This morning started off non-descript – which left me quite happy. The only problem I had was a lack of hot water for my shower, which took half an hour to fix. Once cleaned up I skipped the free breakfast at my hostal and walked a few minutes through a drizzle to Panaderia-Pasteleria Santa Micaela, a bakery run by nuns.
I figured that I couldn’t lose with nuns, and wow, who knew that nuns could make such good pastries and coffee? I ordered a black coffee (2 soles), two (but got three) caramandukas (1 sole), and an oreja (2 soles).
There were absolutely no complaints from my stomach, and seriously, that coffee was outstanding.
At 11:00 I headed to the airport for a trip to Trujillo on dreaded StarPeru. Amazingly, the flight only left ten minutes late, and fifty minutes later we were touching down in Trujillo, on the north-central coast of Peru (population about 550,000). Considering what a short distance Trujillo is from Lima, which seems always to be overcast or drizzly, it was surprising to see how arid and brown Trujillo’s landscape is. There are three mountains that one immediately sees upon leaving the airport, and they sit in the brown, dusty distance like stacks of kindling spaced evenly and purposely apart.
From the airport I took a taxi to a wonderful little hostal only about ten minutes away. Rather than stay in Trujillo my first night I decided to hang out in Huanchaco, which is known for its laid-back beach scene, complete with surfing, the nearby Chan Chan ruins, and reed fishing boats (caballitos de tótora) that have been around for three thousand years and are, some say, the original surfing vessel.
This place feels like a world away from the other places I’ve been in Peru and is incredibly charming and relaxing.
After arranging a half-day’s excursions for Saturday, I walked into town and climbed the hilly roads to the Santuario de la Virgen del Socorro, Peru’s second oldest church, dating to 1540.
Its location, with sweeping views of Huancacho and its curving coastline, was probably the most outwardly impressive thing to me about the church.
This was rivaled, however, by the several couples making out behind the stone wall in front of the church.
I’m not religious, but even to me it seemed in poor form to be getting it on within view of the entrance to Peru’s second-oldest church.
I met an Argentine transplant who helped me find the church, and on my way back to town I spent at least fifteen minutes pretending to have a conversation with a friendly local man who was apparently quite opinionated about many things. I really wish I knew Spanish, as the time I spend pretending to communicate with people would be more useful to all parties.
From there it was time to find dinner, and I knew already where I was going: Restaurant Don Pepe.
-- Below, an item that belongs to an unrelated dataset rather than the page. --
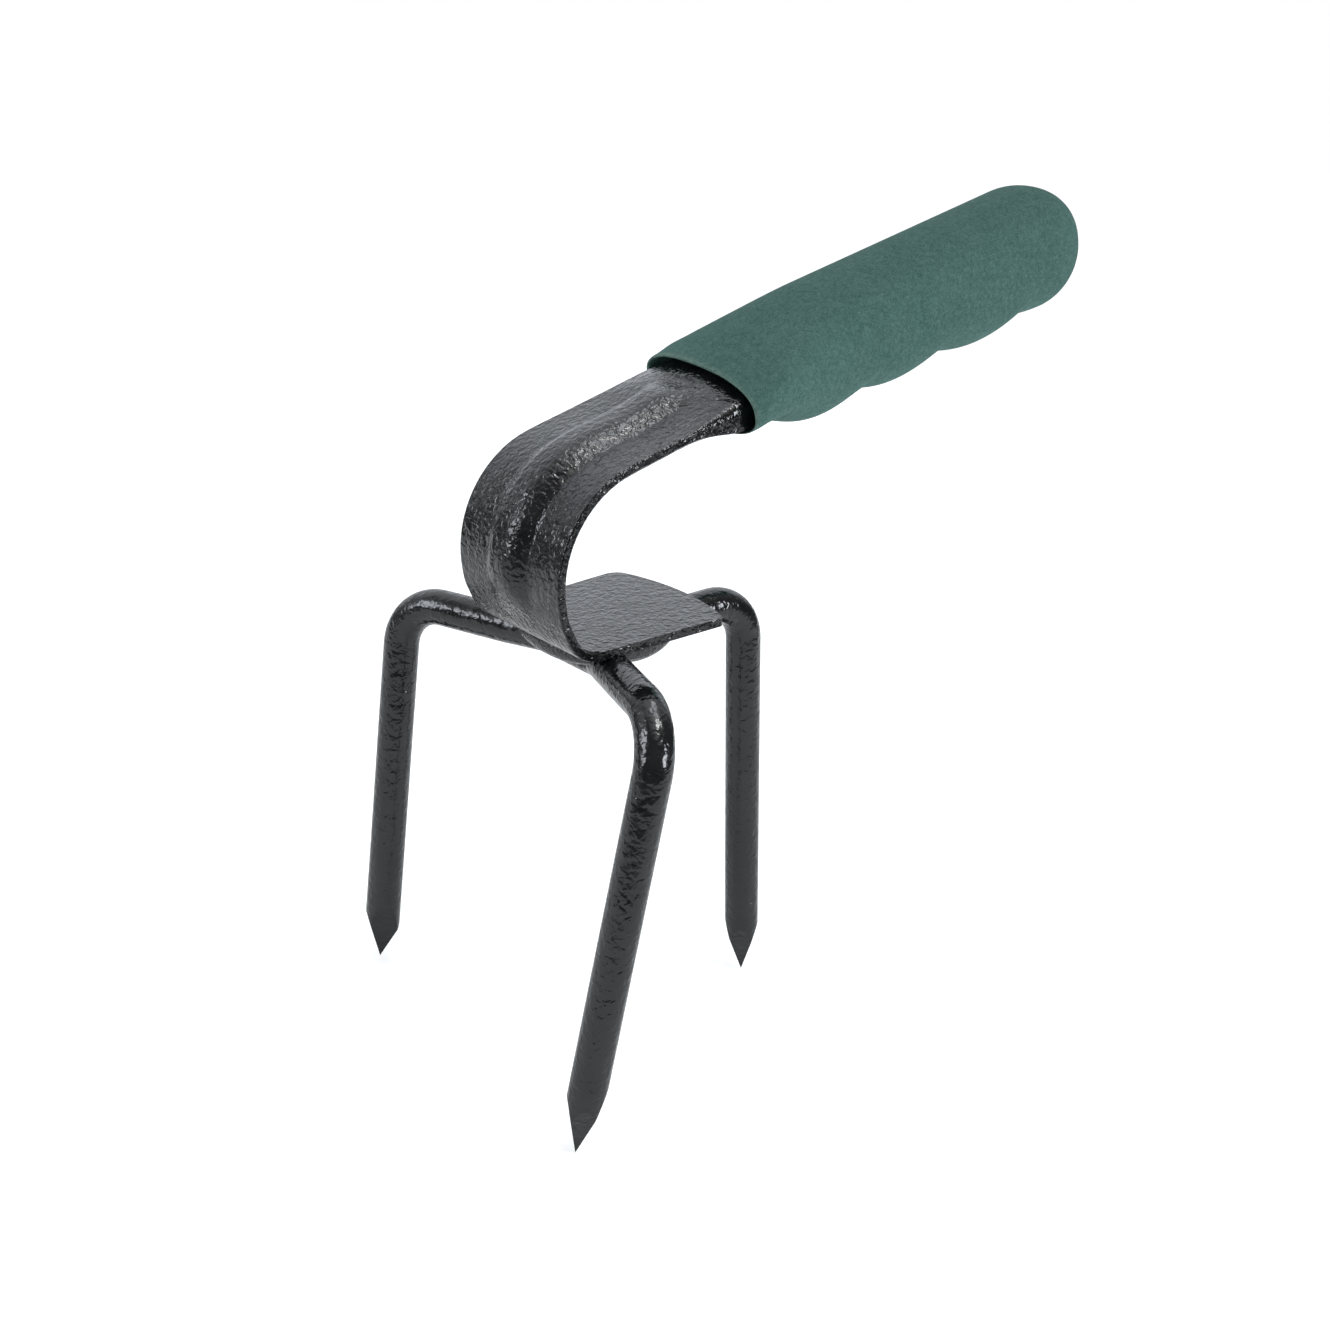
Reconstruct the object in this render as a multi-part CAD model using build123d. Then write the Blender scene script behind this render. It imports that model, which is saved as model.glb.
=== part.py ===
from build123d import *
import os
from math import cos, pi, radians, sin, sqrt, tan

# Three-tine hand cultivator: a pressed steel strap (flat plate, C-shaped neck, channel
# tang), a bent rod for the two outer tines, a bent rod for the centre tine, three weld
# beads and a foam grip.  Millimetres and degrees.
# +X runs from the front of the neck towards the hand, +Z up, +Y to the left when looking
# along +X.  Parts are laid out from a datum on the underside of the plate, on the line of
# symmetry, and are moved on export so that the origin is in the middle of the grip.

hold_x, hold_z = 88.9, 54.7         # middle of the grip, from the plate datum

# Strap: plate
sheet_t = 1.9
strap_w = 34.8
plate_end_w = 37.2                  # width at the free end
plate_corner_x = 24.0               # where the straight sides stop
plate_bow = 3.3                     # rise of the arched free end
plate_right_r, plate_left_r = 1.2, 4.0  # corner radii of the free end

# Strap: neck
bend_x = -7.36                      # where the plate stops and the bend starts
tight_r, tight_angle, tight_steps = 8.05, 60.5, 5   # lower part of the bend, outer face
open_r, open_steps = 23.95, 10      # upper part of the bend, outer face
neck_rise = 13.4                    # angle of the straight top of the neck
tang_lift = 0.95                    # height of the channel above the strap line at the mouth
rib_w, rib_h, rib_flat = 14.4, 2.8, 3.2     # rib along the neck; rib_flat is to its shoulder
rib_foot_blend, rib_shoulder_blend = 0.16, 0.45     # as fractions of the flank
rib_on, rib_full = 11.0, 22.0       # distances along the bend over which the rib rises
rib_fade_from = 0.58                # fraction of the neck top where the rib starts to fade

# Strap: tang
tang_w, tang_flange = 34.4, 3.8     # width and flange depth at the grip mouth
tube_r = 9.3                        # outer radius of the rolled end
tang_in = 100.0                     # reach into the grip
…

Yes, Don Pepe is king. At least he is king of the cangrejo reventado (“busted crab”), a dish so messy and difficult to eat that my table ended up looking like the scene of a massacre. I am not joking about that, even if my simile fell woefully short of convincing.
Cangrejo reventado is fresh crab cooked with eggs, seaweed, and ají (chili pepper), and came with steamed yucca and salted white rice. I was given a small rounded club and told to batter the crabs directly on the table until their shells broke open and I could suck down their juicy goodness. This is where my massacre analogy comes in. Every whack I gave my three crabs sent seaweed, cooked egg, and crab guts splattering all over myself, the table, my beer bottle, my beer glass, the wall, the street, the overhead light bulbs, the two bathroom doors twenty feet behind me, the rooftop next door, and one or two of those caballitos de tótoras in the sea directly in front of me. It was impossible to drink my beer because my hand was so slick with my meal that I couldn’t hold onto the glass. I apologized to a table of German women on my way out, and they told me not to worry about it. I think they were just afraid of my week-long beard growth, otherwise I'm sure they would have yelled at me.
I loved Restaurant Don Pepe. It was partly the food, partly the service, partly the view, and partly the fact that my cangrejo reventado and Pilsen Trujillo beer cost me a total of 20 soles ($6.92). Compare that with the $20 meals I was eating in Aguas Calientes, and you can see why I was thrilled.
As if that wasn’t enough – actually, there wasn’t a lot of food in that meal – I ended up getting an ice cream on my way back. Why? I’m not sure. I don’t even like ice cream all that much.
I forget the name of the second flavor I ordered along with chocolate, but it tasted like egg nog and had giant raisins that might have been steeped in rum. Rum raisin? Ron con pasas? Anyway, it was only 2 soles.
Tomorrow I cram in a lot of local traveling and will hopefully get the chance to have some ceviche and end my day in a café once frequented by the famous author and would-be-politician Mario Vargas Llosa, who no longer lives in Peru but in Spain. From what I heard, not only did he leave Peru but upon selling his house here he made the buyer promise to burn it down and build on top of the ashes.